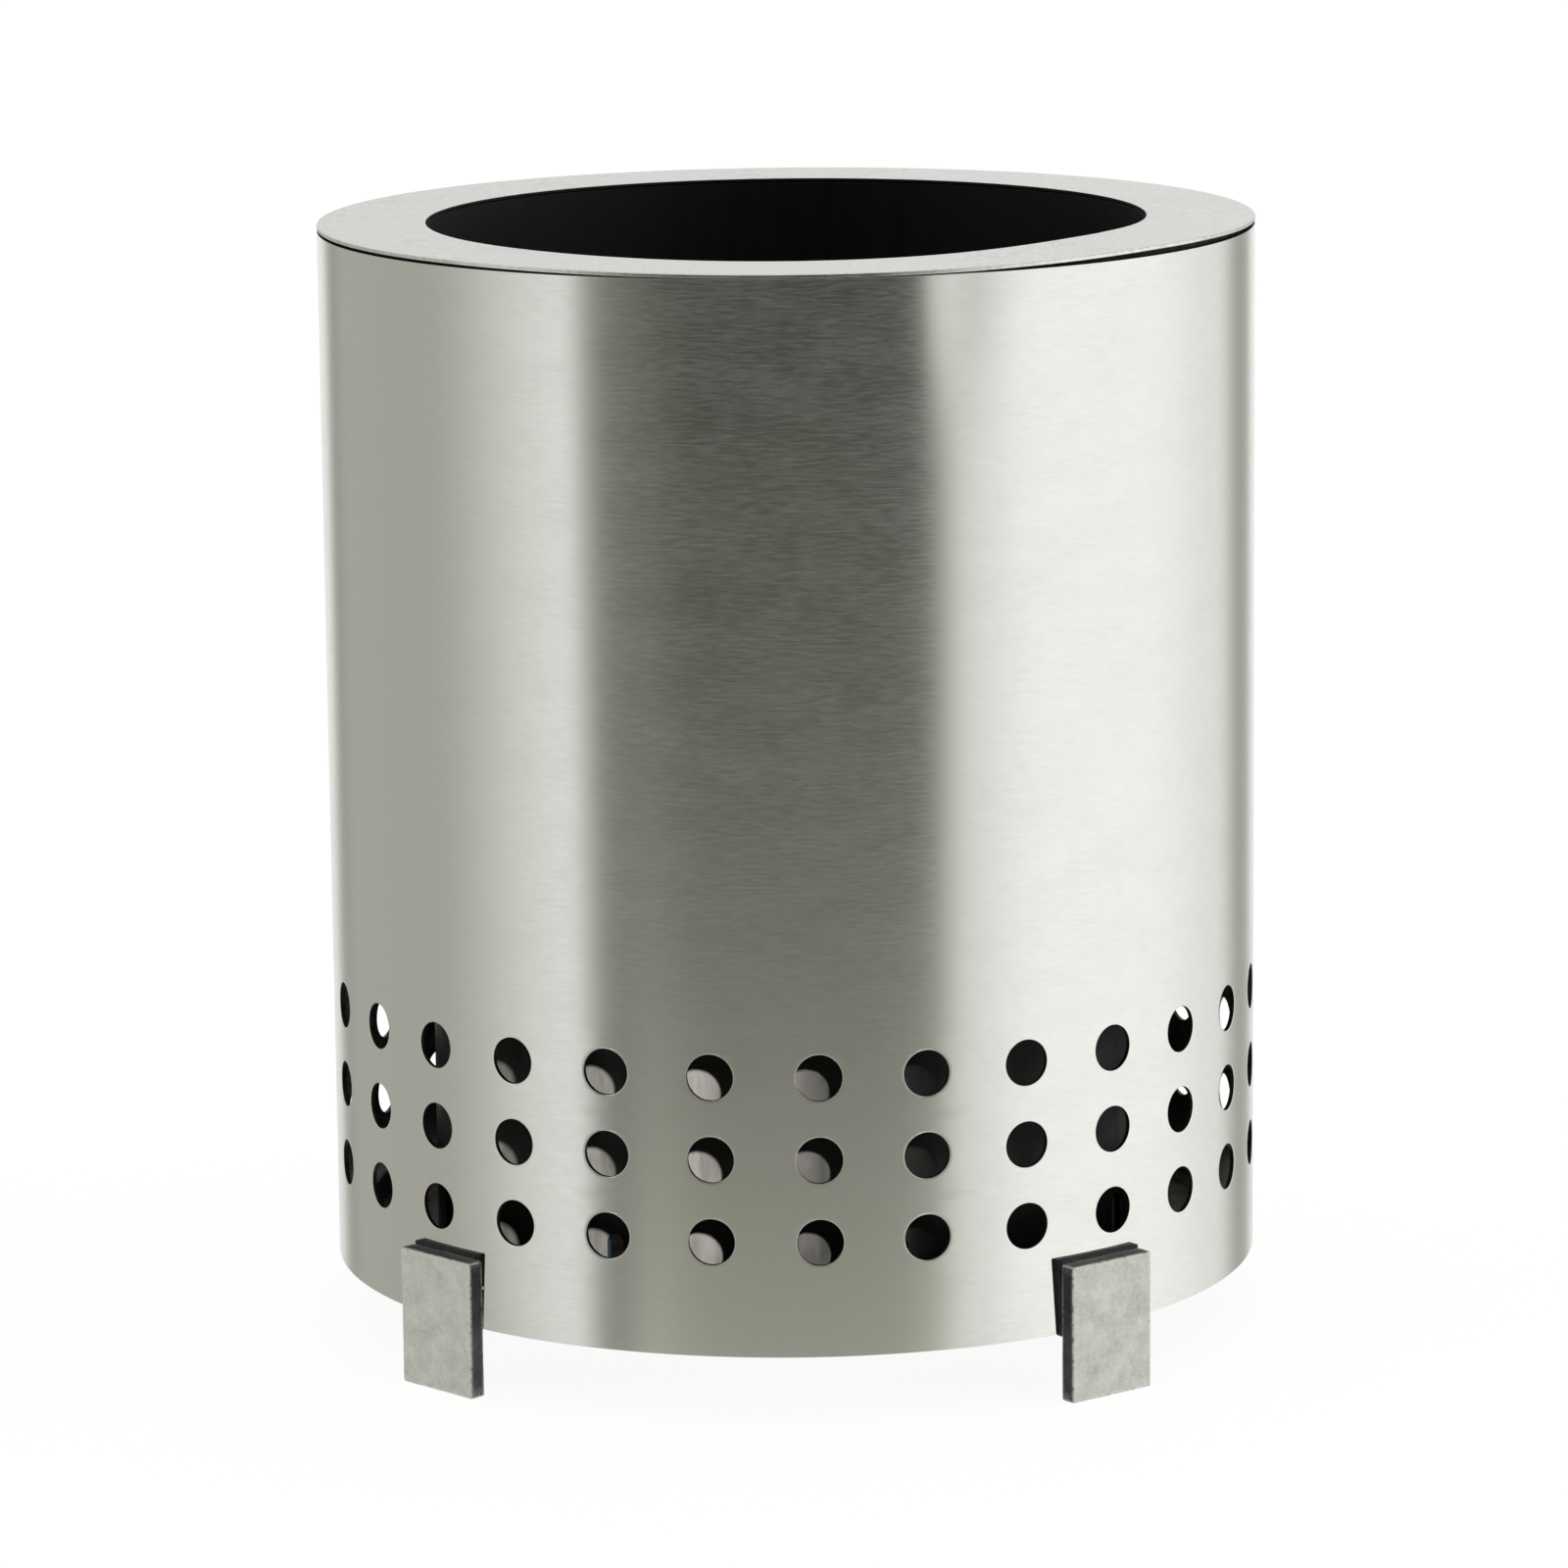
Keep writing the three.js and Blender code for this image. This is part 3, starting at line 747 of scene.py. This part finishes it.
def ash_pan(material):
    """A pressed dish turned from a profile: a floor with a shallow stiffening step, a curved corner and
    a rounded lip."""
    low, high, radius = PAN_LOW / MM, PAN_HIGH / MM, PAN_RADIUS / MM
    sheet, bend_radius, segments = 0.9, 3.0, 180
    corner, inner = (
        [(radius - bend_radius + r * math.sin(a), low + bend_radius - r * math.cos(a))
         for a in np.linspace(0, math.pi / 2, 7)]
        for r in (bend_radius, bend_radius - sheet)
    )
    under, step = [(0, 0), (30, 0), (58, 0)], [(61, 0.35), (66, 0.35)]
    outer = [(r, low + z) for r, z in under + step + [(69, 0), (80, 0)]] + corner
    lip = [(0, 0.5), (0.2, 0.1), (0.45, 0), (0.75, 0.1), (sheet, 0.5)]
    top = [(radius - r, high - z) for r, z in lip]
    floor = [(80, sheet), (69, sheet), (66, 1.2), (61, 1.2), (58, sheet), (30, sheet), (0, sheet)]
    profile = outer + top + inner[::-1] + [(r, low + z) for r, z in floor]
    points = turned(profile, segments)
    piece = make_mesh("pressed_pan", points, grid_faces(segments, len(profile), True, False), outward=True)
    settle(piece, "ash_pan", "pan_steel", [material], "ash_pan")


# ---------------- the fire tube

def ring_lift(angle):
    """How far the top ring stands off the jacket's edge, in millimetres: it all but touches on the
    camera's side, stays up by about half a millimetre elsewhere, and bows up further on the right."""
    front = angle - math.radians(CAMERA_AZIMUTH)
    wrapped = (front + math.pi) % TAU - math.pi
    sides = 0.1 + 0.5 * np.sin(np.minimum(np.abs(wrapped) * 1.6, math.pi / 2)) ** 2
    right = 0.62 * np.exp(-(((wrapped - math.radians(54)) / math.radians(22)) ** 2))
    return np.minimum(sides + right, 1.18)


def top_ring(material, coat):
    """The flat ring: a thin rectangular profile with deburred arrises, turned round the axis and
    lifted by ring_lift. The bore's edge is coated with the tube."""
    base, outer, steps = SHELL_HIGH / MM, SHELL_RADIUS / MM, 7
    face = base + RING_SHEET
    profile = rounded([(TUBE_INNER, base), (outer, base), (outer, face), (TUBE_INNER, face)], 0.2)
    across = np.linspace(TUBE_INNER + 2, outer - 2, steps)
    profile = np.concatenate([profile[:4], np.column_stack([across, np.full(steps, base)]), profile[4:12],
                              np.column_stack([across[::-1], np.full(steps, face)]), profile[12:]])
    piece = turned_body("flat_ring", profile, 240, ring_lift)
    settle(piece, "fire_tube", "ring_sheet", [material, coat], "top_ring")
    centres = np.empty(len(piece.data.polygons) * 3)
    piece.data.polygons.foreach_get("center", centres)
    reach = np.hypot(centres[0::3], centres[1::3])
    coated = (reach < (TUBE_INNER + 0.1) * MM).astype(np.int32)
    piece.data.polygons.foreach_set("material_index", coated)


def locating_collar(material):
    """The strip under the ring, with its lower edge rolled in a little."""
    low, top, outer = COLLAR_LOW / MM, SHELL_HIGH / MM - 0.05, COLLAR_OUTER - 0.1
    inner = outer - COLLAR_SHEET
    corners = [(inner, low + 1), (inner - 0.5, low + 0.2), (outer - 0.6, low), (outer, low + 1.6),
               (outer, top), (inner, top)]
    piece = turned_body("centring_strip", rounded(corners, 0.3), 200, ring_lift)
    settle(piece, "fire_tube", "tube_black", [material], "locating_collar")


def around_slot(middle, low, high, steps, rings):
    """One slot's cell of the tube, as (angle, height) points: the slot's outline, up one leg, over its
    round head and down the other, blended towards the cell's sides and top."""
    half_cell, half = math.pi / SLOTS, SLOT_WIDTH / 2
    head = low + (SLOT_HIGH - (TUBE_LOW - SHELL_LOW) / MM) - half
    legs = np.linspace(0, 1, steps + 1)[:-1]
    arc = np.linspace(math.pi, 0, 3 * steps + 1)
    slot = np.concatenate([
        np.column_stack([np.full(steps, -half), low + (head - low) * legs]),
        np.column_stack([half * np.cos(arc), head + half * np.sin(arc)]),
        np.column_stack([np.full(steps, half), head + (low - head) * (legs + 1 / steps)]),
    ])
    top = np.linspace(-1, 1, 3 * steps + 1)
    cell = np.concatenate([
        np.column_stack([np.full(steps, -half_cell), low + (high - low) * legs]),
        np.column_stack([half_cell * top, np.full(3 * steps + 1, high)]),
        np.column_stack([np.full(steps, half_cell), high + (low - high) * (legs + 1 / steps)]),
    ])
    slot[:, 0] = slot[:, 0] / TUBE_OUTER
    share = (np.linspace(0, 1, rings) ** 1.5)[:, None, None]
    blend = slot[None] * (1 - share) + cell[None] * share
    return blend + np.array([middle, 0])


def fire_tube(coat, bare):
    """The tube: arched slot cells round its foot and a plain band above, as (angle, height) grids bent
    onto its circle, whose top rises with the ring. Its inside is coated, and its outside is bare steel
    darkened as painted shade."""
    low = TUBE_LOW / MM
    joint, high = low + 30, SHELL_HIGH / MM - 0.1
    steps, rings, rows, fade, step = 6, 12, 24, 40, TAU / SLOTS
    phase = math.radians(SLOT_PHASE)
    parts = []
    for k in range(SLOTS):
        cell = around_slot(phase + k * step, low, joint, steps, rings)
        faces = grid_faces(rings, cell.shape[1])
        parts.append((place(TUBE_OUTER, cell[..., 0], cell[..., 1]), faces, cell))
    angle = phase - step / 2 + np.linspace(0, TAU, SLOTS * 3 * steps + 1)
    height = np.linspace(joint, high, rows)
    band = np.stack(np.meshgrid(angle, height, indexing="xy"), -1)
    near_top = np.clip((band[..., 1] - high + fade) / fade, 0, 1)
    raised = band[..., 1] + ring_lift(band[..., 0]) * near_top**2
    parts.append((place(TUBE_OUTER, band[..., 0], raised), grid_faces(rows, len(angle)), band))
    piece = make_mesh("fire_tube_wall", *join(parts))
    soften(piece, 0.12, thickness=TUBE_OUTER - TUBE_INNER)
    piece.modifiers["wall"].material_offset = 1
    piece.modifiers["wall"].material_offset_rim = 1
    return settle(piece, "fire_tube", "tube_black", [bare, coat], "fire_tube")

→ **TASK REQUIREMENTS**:
Exactly repeat the lines running from the top of the listing to the line bearing "# ---------------- the fire tube", both of those lines included, and only them.

→ **ANSWER FOR THE TASK**:
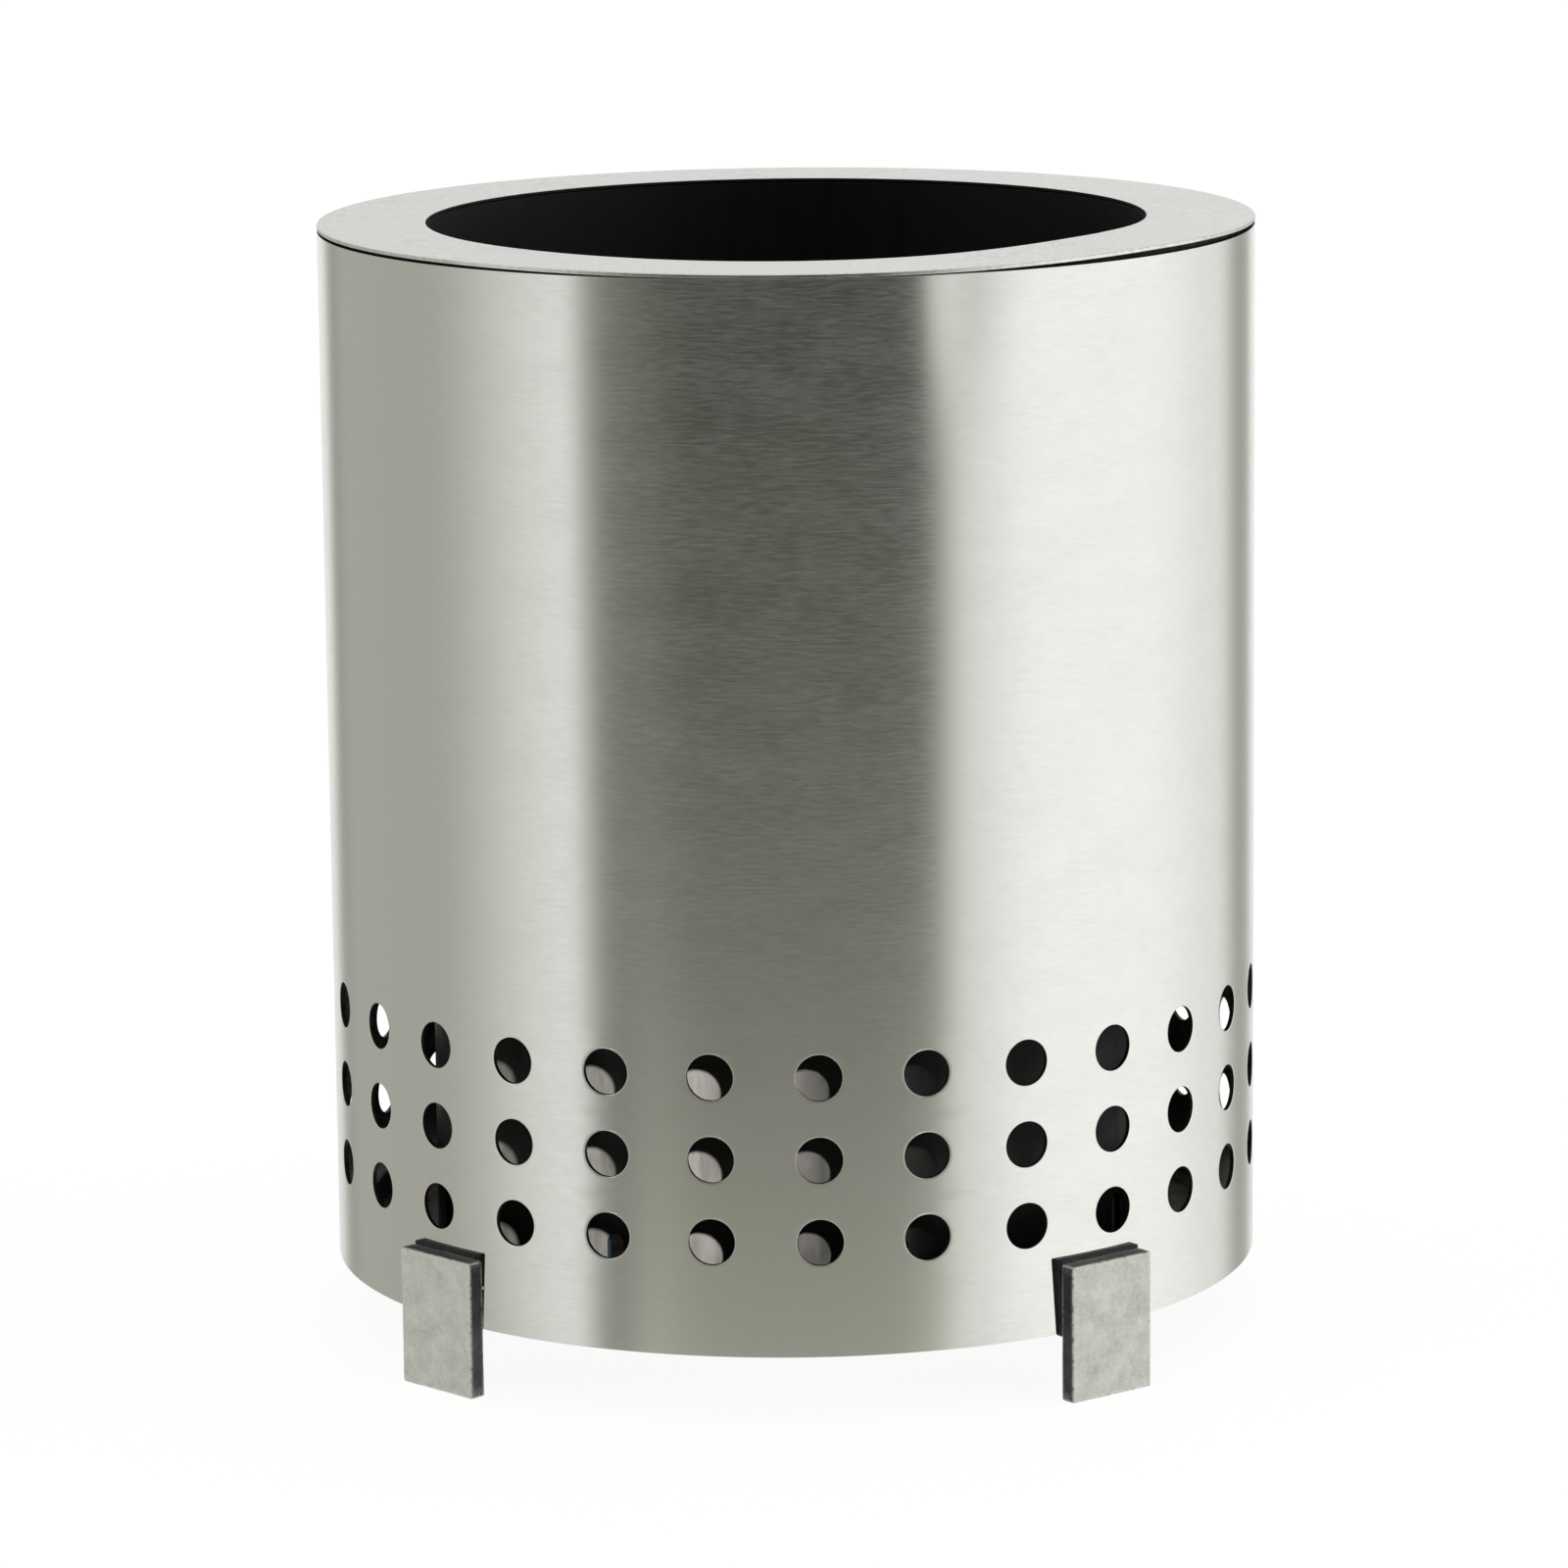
Keep writing the three.js and Blender code for this image. This is part 3, starting at line 747 of scene.py. This part finishes it.
def ash_pan(material):
    """A pressed dish turned from a profile: a floor with a shallow stiffening step, a curved corner and
    a rounded lip."""
    low, high, radius = PAN_LOW / MM, PAN_HIGH / MM, PAN_RADIUS / MM
    sheet, bend_radius, segments = 0.9, 3.0, 180
    corner, inner = (
        [(radius - bend_radius + r * math.sin(a), low + bend_radius - r * math.cos(a))
         for a in np.linspace(0, math.pi / 2, 7)]
        for r in (bend_radius, bend_radius - sheet)
    )
    under, step = [(0, 0), (30, 0), (58, 0)], [(61, 0.35), (66, 0.35)]
    outer = [(r, low + z) for r, z in under + step + [(69, 0), (80, 0)]] + corner
    lip = [(0, 0.5), (0.2, 0.1), (0.45, 0), (0.75, 0.1), (sheet, 0.5)]
    top = [(radius - r, high - z) for r, z in lip]
    floor = [(80, sheet), (69, sheet), (66, 1.2), (61, 1.2), (58, sheet), (30, sheet), (0, sheet)]
    profile = outer + top + inner[::-1] + [(r, low + z) for r, z in floor]
    points = turned(profile, segments)
    piece = make_mesh("pressed_pan", points, grid_faces(segments, len(profile), True, False), outward=True)
    settle(piece, "ash_pan", "pan_steel", [material], "ash_pan")


# ---------------- the fire tube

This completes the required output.